Volodymyr Zelenskyy has given Donald Trump a golf club belonging to a wounded serviceman during his visit to Washington this week, Kyiv said on Tuesday.

Trump, an avid golfer who owns several courses, accepted the gift and presented Zelenskyy with symbolic keys to the White House in return, the Ukrainian leader’s office said.

The warm exchange marks a turnaround from February, when Zelenskyy left the White House early after a televised shouting match with Trump and US vice-president JD Vance. Since then, Zelenskyy has sought to repair ties, praising Trump’s efforts to secure peace.

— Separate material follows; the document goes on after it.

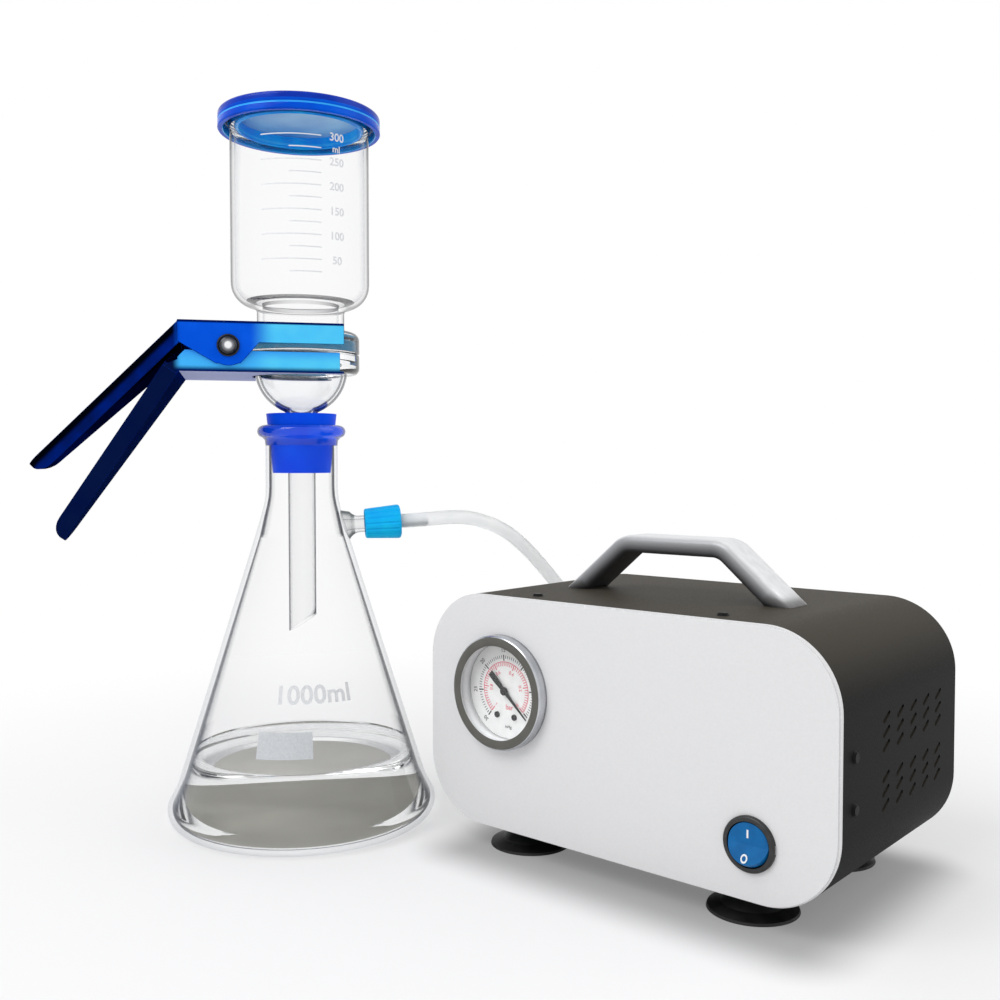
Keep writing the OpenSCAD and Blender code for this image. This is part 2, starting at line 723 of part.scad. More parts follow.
module rear_screws() {
    color("black") rear_screw_axes() {
        translate([0, 0, -rear_t - 1.5]) cylinder(r = screw_r, h = 2 * rear_t + 1.5);
        translate([0, 0, rear_t]) cylinder(r1 = 2.8, r2 = 2, h = 1.2);
    }
}

// Flat bar bent into a low trapezoid: both bends are concentric arcs
module handle() {
    slope = atan(handle_h / (handle_half - grip_half));
    leg_w = handle_t / sin(slope);         // level width of a sloping leg
    bend = 17;
    bend_x = grip_half - bend * tan(slope / 2);
    bend_z = handle_h - bend;
    color("silver") difference() {
        translate([mid_x, grip_y + handle_w / 2, top_z]) rotate([90, 0, 0]) linear_extrude(handle_w)
            polygon(concat([[-handle_half, 0]], arc(-bend_x, bend_z, bend, 90 + slope, 90),
                arc(bend_x, bend_z, bend, 90, 90 - slope), [[handle_half, 0], [handle_half - leg_w, 0]],
                arc(bend_x, bend_z, bend - handle_t, 90 - slope, 90),
                arc(-bend_x, bend_z, bend - handle_t, 90, 90 + slope), [[-handle_half + leg_w, 0]]));
        handle_screw_axes() translate([0, 0, -1]) cylinder(r = screw_r + seat, h = 1 + handle_hole);
    }
}

module handle_screws() {
    color("gray") handle_screw_axes() {
        translate([0, 0, -case_t]) cylinder(r = screw_r, h = case_t + handle_hole - 0.5);
        translate([0, 0, -case_t - 2]) cylinder(r = 2.8, h = 2);
    }
}

// Suction foot: a shallow cup with a stem
module foot(x, y) {
    color("black") translate([x, y, 0]) difference() {
        rotate_extrude() polygon([[0, 1.8], [9, 1.8], [foot_r - 2.5, 0], [foot_r, 0], [foot_r - 0.4, 1.2],
            [foot_r - 6, 3.2], [12, 5], [10.5, 6.4], [11.5, 7.6], [11.5, foot_h - 1.6], [10, foot_h],
            [0, foot_h]]);
        translate([0, 0, 4]) cylinder(r = stud_r + seat, h = foot_h);
    }
}
module foot_front_left() { foot(foot_x[0], foot_y[0]); }
module foot_front_right() { foot(foot_x[1], foot_y[0]); }
module foot_rear_left() { foot(foot_x[0], foot_y[1]); }
module foot_rear_right() { foot(foot_x[1], foot_y[1]); }

module foot_studs() {
    color("silver") at_feet() translate([0, 0, 4.1]) cylinder(r = stud_r, h = in_low_z + 4 - 4.1);
}

module foot_nuts() {
    color("silver") at_feet() translate([0, 0, in_low_z]) difference() {
        cylinder(r = foot_nut_r, h = 3, $fn = 6);
        translate([0, 0, -1]) cylinder(r = stud_r + seat, h = 5);
    }
}

// ---- Gauge, seen in its own frame: X right, Y up, Z towards the viewer, origin on the panel's face ----

module at_gauge() { translate(gauge_at) rotate([90, 0, 0]) children(); }

dial_depth = 3.5;                       // the dial's face lies this far behind the panel's face
dial_t = 0.8;
lens_t = 1.5;
lens_front = gauge_front - 1;
needle_t = 0.5;

module ring(r_out, r_in, h) {
    difference() {
        cylinder(r = r_out, h = h);
        translate([0, 0, -1]) cylinder(r = r_in, h = h + 2);
    }
}

module gauge_case() {
    wall = gauge_body_r - dial_r - slack;
    color("darkslategray") at_gauge() {
        difference() {
            union() {
                translate([0, 0, -gauge_depth])
                    cylinder(r = gauge_body_r, h = gauge_depth + lens_front - lens_t);
                translate([0, 0, -gauge_depth - 8]) cylinder(r = 5, h = 9);
                translate([0, 0, -gauge_depth - 18]) cylinder(r = tail_r, h = 11);
            }
            translate([0, 0, -gauge_depth + 1.5])
                cylinder(r = gauge_body_r - wall, h = gauge_depth + lens_front);
            translate([0, 0, -gauge_depth - 19]) cylinder(r = nipple_bore, h = 22);
        }
    }
}

module gauge_bezel() {
    color("gray") at_gauge() rotate_extrude() polygon(concat([[gauge_body_r + seat, 0], [gauge_r, 0],
        [gauge_r, gauge_front - 1.6]], arc(gauge_r - 1.6, gauge_front - 1.6, 1.6, 0, 90, 4),
        [[dial_r + 1.6, gauge_front], [dial_r + 0.4, gauge_front - 0.6], [dial_r + 0.4, lens_front],
            [lens_r + seat, lens_front], [lens_r + seat, lens_front - lens_t],
            [gauge_body_r + seat, lens_front - lens_t]]));
}

module gauge_lens() {
    color("white", 0.3) at_gauge() translate([0, 0, lens_front - lens_t]) cylinder(r = lens_r, h = lens_t);
}

dial_screw_x = [-5.5, 5.5];
dial_screw_y = -12.4;

module gauge_dial() {
    color("white") at_gauge() translate([0, 0, -dial_depth - dial_t]) difference() {
        cylinder(r = dial_r, h = dial_t);
        translate([0, 0, -1]) cylinder(r = arbor_r + seat, h = dial_t + 2);
        for (x = dial_screw_x) translate([x, dial_screw_y, -1]) cylinder(r = 0.8 + seat, h = dial_t + 2);
    }
}

module dial_screws() {
    color("black") at_gauge() for (x = dial_screw_x) translate([x, dial_screw_y, -dial_depth - dial_t - 3]) {
        cylinder(r = 0.8, h = dial_t + 3);
        translate([0, 0, dial_t + 3]) cylinder(r = 1.5, h = 0.7);
    }
}

module gauge_pointer() {
    tip = dial_r - 5;
    tail = 12;
    color("black") at_gauge() translate([0, 0, -dial_depth + 1.2]) {
        rotate([0, 0, rest_angle]) linear_extrude(needle_t)
            polygon([[-tail, -1.5], [-tail + 5, -1.5], [0, -0.9], [tip, -0.2], [tip, 0.2], [0, 0.9],
                [-tail + 5, 1.5], [-tail, 1.5]]);
        cylinder(r = 2, h = 1);
        translate([0, 0, -12]) cylinder(r = arbor_r, h = 12.5);
    }
}

// Bourdon tube on its block, behind the dial
module gauge_movement() {
    back = -gauge_depth + 1.5;
    block = 8;
    color("goldenrod") at_gauge() difference() {
        union() {
            translate([0, 0, back + 5]) rotate([0, 0, -80]) rotate_extrude(angle = 250)
                translate([15, 0]) square([2.4, 6]);
            translate([0, -15, back]) translate([-block / 2, -3, 0]) cube([block, 9, 12]);
            translate([-block / 2, -10, back]) cube([block, 14, 4]);
            translate([-block / 2, -block / 2, back]) cube([block, block, 19]);
            for (x = dial_screw_x) translate([x, dial_screw_y, back])
                cylinder(r = 2, h = -dial_depth - dial_t - back);
        }
        translate([0, 0, back + 3]) cylinder(r = arbor_r + seat, h = 30);
        for (x = dial_screw_x) translate([x, dial_screw_y, -dial_depth - dial_t - 3.2])
            cylinder(r = 0.8 + seat, h = 5);
    }
}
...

“The president of Ukraine presented the president of the United States with a golf club,” Zelenskyy’s office said. The club belonged to Kostiantyn Kartavtsev, a soldier who “had lost a leg in the first months of Russia’s full-scale invasion while saving his brothers-in-arms”, it added. Zelenskyy also showed Trump a video of Kartavtsev.

Later on Tuesday, Ukrainian veteran organisation United by Golf published a video of Trump holding the club and thanking Kartavtsev. “I just watched your swing. I know a lot about golf and your swing is great,” Trump said. “You’re an amazing person, and you just keep playing golf and doing all of the other things. Your country is a great country. We’re trying to bring it back to health.”

Zelenskyy also brought a letter for Melania Trump from his wife, Olena, thanking the US first lady for writing to Vladimir Putin and urging him to save children’s lives.